EXERCISE GOAL: Extract exactly the run of lines starting at the line that holds "4), round(tip_pin_z, 4)))" and ending at the line that holds "before = set(bpy.data.objects)", both included.

— Begin MATERIAL —

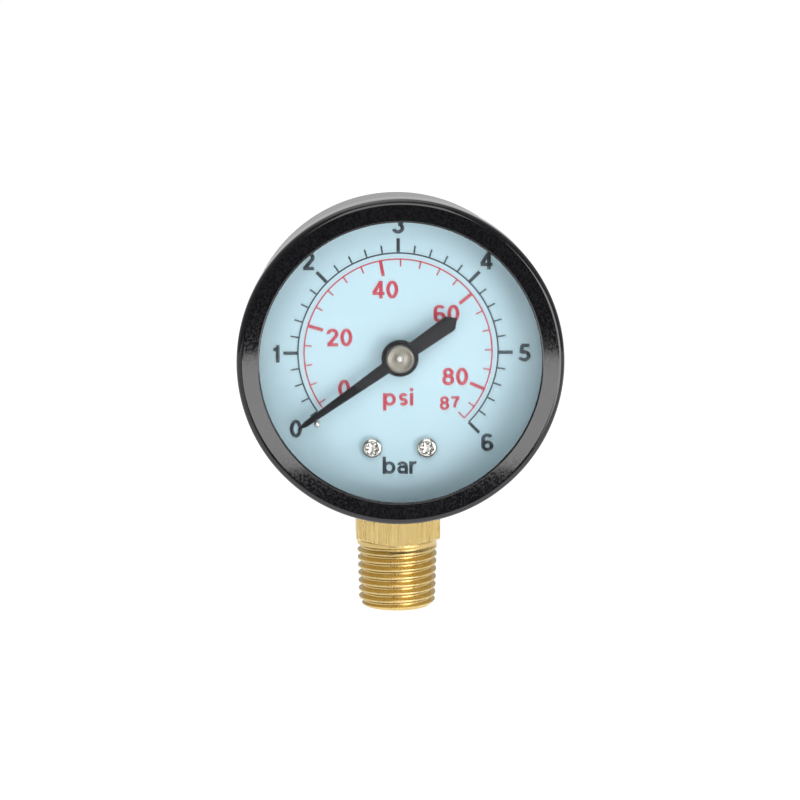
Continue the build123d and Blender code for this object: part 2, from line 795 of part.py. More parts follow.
stud_angle = radians(hairspring_end_angle)
stud_place_r = hairspring_outer_r + hairspring_strip / 2 + seat_gap + stud_r
stud_x = stud_place_r * cos(stud_angle)
stud_z = spindle_z + stud_place_r * sin(stud_angle)

with BuildPart() as movement_front_plate:
    with BuildSketch(front_plane(front_plate_rear_y)):
        with BuildSketch(front_plane(front_plate_rear_y), mode=Mode.PRIVATE) as front_ends:
            with Locations(*movement_points, *arbor_points, (stud_x, stud_z)):
                Circle(plate_edge_r)
        make_hull(front_ends.sketch_local.edges())
        with Locations(*movement_points):
            Circle(plate_screw_r + screw_clearance, mode=Mode.SUBTRACT)
        with Locations((stud_x, stud_z)):
            Circle(stud_r + seat_gap, mode=Mode.SUBTRACT)
        with Locations((0, spindle_z)):
            Circle(spindle_neck_r + pivot_gap, mode=Mode.SUBTRACT)
        with Locations((sector_x, sector_z)):
            Circle(sector_pivot_r + pivot_gap, mode=Mode.SUBTRACT)
    extrude(amount=plate_thickness)
movement_front_plate.part.label = "movement_front_plate"

with BuildPart() as movement_pillars:
    for x, z in movement_points:
        cylinder_between(back_plate_front_y, front_plate_rear_y, pillar_r, x, z)
        cylinder_between(back_plate_rear_y, back_plate_front_y, pillar_tenon_r, x, z)
        grip_y = front_plate_rear_y + plate_screw_grip + seat_gap
        cylinder_between(grip_y, front_plate_rear_y, plate_screw_r + seat_gap, x, z, Mode.SUBTRACT)
movement_pillars.part.label = "movement_pillars"


def slotted_screw(head_back_y, head_front_y, head_r, shank_r, tip_y, x, z):
    """A cheese-head screw along Y with its slot in the head's outer face."""
    toward = 1 if tip_y > head_back_y else -1
    with BuildPart(mode=Mode.PRIVATE) as screw:
        with BuildSketch(front_plane(head_back_y, x, z)):
            Circle(head_r)
        extrude(amount=head_back_y - head_front_y)
        with BuildSketch(front_plane(tip_y, x, z)):
            Circle(shank_r)
        extrude(amount=tip_y - head_back_y)
        with BuildSketch(front_plane(head_front_y + toward * slot_depth, x, z)):
            Rectangle(2 * head_r, slot_width)
        extrude(amount=toward * slot_depth, mode=Mode.SUBTRACT)
    return screw.part


with BuildPart() as plate_screws:
    for x, z in movement_points:
        add(
            slotted_screw(
                front_plate_front_y,
                front_plate_front_y - plate_screw_head_height,
                plate_screw_head_r,
                plate_screw_r,
                front_plate_rear_y + plate_screw_grip,
                x,
                z,
            )
        )
plate_screws.part.label = "plate_screws"

with BuildPart() as movement_screws:
    for x, z in foot_points:
        add(
            slotted_screw(
                back_plate_front_y,
                back_plate_front_y - movement_screw_head_height,
                movement_screw_head_r,
                movement_screw_r,
                movement_screw_tip_y,
                x,
                z,
            )
        )
movement_screws.part.label = "movement_screws"

with BuildPart() as case_screws:
    for x in (-case_screw_x, case_screw_x):
        add(
            slotted_screw(
                case_back_y,
                case_back_y + case_screw_head_height,
                case_screw_head_r,
                case_screw_r,
                case_screw_tip_y,
                x,
                case_screw_z,
            )
        )
case_screws.part.label = "case_screws"

# ---- hairspring, which takes the play out of the teeth ----
def spiral_points(offset):
    """Points on the hairspring's spiral, moved outwards by offset."""
    inner_r = collet_r + seat_gap + hairspring_strip / 2
    steps = hairspring_points_per_turn * hairspring_turns
    points = []
    for step in range(steps + 1):
        along = step / steps
        radius = inner_r + (hairspring_outer_r - inner_r) * along + offset
        angle = radians(hairspring_end_angle) - 2 * pi * hairspring_turns * (1 - along)
        points.append((radius * cos(angle), radius * sin(angle)))
    return points


with BuildPart() as hairspring:
    with BuildSketch(front_plane(hairspring_back_y, 0, spindle_z)):
        with BuildLine():
            outer_side = Spline(*spiral_points(hairspring_strip / 2))
            inner_side = Spline(*spiral_points(-hairspring_strip / 2))
            Line(outer_side @ 0, inner_side @ 0)
            Line(outer_side @ 1, inner_side @ 1)
        make_face()
    extrude(amount=hairspring_height)
hairspring.part.label = "hairspring"

with BuildPart() as hairspring_collet:
    collet_back_y = hairspring_back_y + (collet_height - hairspring_height) / 2
    collet_front_y = collet_back_y - collet_height
    cylinder_between(collet_back_y, collet_front_y, collet_r, 0, spindle_z)
    bore_r = spindle_body_r + seat_gap
    cylinder_between(collet_back_y, collet_front_y, bore_r, 0, spindle_z, Mode.SUBTRACT)
hairspring_collet.part.label = "hairspring_collet"

with BuildPart() as hairspring_stud:
    cylinder_between(collet_back_y, front_plate_front_y, stud_r, stud_x, stud_z)
hairspring_stud.part.label = "hairspring_stud"

pieces = [
    stem,
    case,
    bezel,
    window,
    window_gasket,
    blowout_plug,
    dial,
    dial_spacers,
    dial_screws,
    stop_pin,
    pointer,
    pointer_hub,
    pinion_shaft,
    sector,
    sector_shaft,
    link,
    sector_pin,
    tip_pin,
    bourdon_tube,
    tube_tip,
    movement_back_plate,
    movement_front_plate,
    movement_pillars,
    plate_screws,
    movement_screws,
    case_screws,
    hairspring,
    hairspring_collet,
    hairspring_stud,
]

os.makedirs("parts", exist_ok=True)
for piece in pieces:
    export_step(piece.part, "parts/" + piece.part.label + ".step")
print("spindle", (0, spindle_z), "sector", (round(sector_x, 4), round(sector_z, 4)))
print("link", (round(tail_x, 4), round(tail_z, 4)), "tip", (round(tail_x, 4), round(tip_pin_z, 4)))
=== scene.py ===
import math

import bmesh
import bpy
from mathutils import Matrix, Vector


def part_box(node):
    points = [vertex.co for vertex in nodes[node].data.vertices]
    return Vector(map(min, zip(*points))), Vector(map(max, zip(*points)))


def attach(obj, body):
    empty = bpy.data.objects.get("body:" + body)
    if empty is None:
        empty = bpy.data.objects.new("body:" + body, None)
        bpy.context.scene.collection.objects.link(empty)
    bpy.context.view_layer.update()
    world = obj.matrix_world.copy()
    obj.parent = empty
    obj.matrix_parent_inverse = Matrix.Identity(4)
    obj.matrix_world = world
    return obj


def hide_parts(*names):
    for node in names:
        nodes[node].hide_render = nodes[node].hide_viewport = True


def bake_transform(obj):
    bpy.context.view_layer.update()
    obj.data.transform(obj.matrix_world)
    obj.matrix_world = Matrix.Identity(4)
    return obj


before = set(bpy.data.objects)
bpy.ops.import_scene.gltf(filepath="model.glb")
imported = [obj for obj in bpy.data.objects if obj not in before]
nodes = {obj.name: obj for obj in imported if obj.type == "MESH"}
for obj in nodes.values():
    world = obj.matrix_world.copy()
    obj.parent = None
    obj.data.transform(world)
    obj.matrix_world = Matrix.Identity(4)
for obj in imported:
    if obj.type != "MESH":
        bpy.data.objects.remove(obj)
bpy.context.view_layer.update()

# %% [markdown]
# # A 50 mm pressure gauge
# The gauge is a drawn steel cup with a pressed-on bezel, a flat window, a printed dial and a brass
# stem. The working model gives every piece its place, so this lesson only makes the surfaces that
# an eye or a lens would find too plain: turned rings, a cut thread, printed ink, enamel and brass.
# All lengths are metres, so a helper turns millimetres into metres where a size is typed.


def mm(value):
    """A length in millimetres as metres."""
    return value * 0.001


# %% Places that the rest is measured from
bezel_low, bezel_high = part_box("bezel")
case_low, case_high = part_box("case")
window_low, window_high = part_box("window")
dial_low, dial_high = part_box("dial")
hub_low, hub_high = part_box("pointer_hub")
pointer_low, pointer_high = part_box("pointer")

case_x = (bezel_low.x + bezel_high.x) / 2
case_z = (bezel_low.z + bezel_high.z) / 2
bezel_r = (bezel_high.x - bezel_low.x) / 2
case_r = (case_high.x - case_low.x) / 2
window_r = (window_high.x - window_low.x) / 2
hub_r = (hub_high.x - hub_low.x) / 2
spindle_x = (hub_low.x + hub_high.x) / 2
spindle_z = (hub_low.z + hub_high.z) / 2
dial_face_y = dial_low.y
bezel_front_y = bezel_low.y
print("case centre", round(case_z, 5), "spindle", round(spindle_z, 5), "bezel radius", round(bezel_r, 5))

# %% [markdown]
# ## Camera
# A long lens stands a little above and a little to the left of the dial. It looks at a point under
# the bezel's centre, so that the stem has room at the foot of the picture.

# %% Camera
camera_distance = 0.450
camera_elevation = math.radians(8.3)
camera_azimuth = math.radians(1.9)
view_width = mm(128.824)
sensor_width = 36.0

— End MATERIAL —

FINISHED TASK:
print("link", (round(tail_x, 4), round(tail_z, 4)), "tip", (round(tail_x, 4), round(tip_pin_z, 4)))
=== scene.py ===
import math

import bmesh
import bpy
from mathutils import Matrix, Vector


def part_box(node):
    points = [vertex.co for vertex in nodes[node].data.vertices]
    return Vector(map(min, zip(*points))), Vector(map(max, zip(*points)))


def attach(obj, body):
    empty = bpy.data.objects.get("body:" + body)
    if empty is None:
        empty = bpy.data.objects.new("body:" + body, None)
        bpy.context.scene.collection.objects.link(empty)
    bpy.context.view_layer.update()
    world = obj.matrix_world.copy()
    obj.parent = empty
    obj.matrix_parent_inverse = Matrix.Identity(4)
    obj.matrix_world = world
    return obj


def hide_parts(*names):
    for node in names:
        nodes[node].hide_render = nodes[node].hide_viewport = True


def bake_transform(obj):
    bpy.context.view_layer.update()
    obj.data.transform(obj.matrix_world)
    obj.matrix_world = Matrix.Identity(4)
    return obj


before = set(bpy.data.objects)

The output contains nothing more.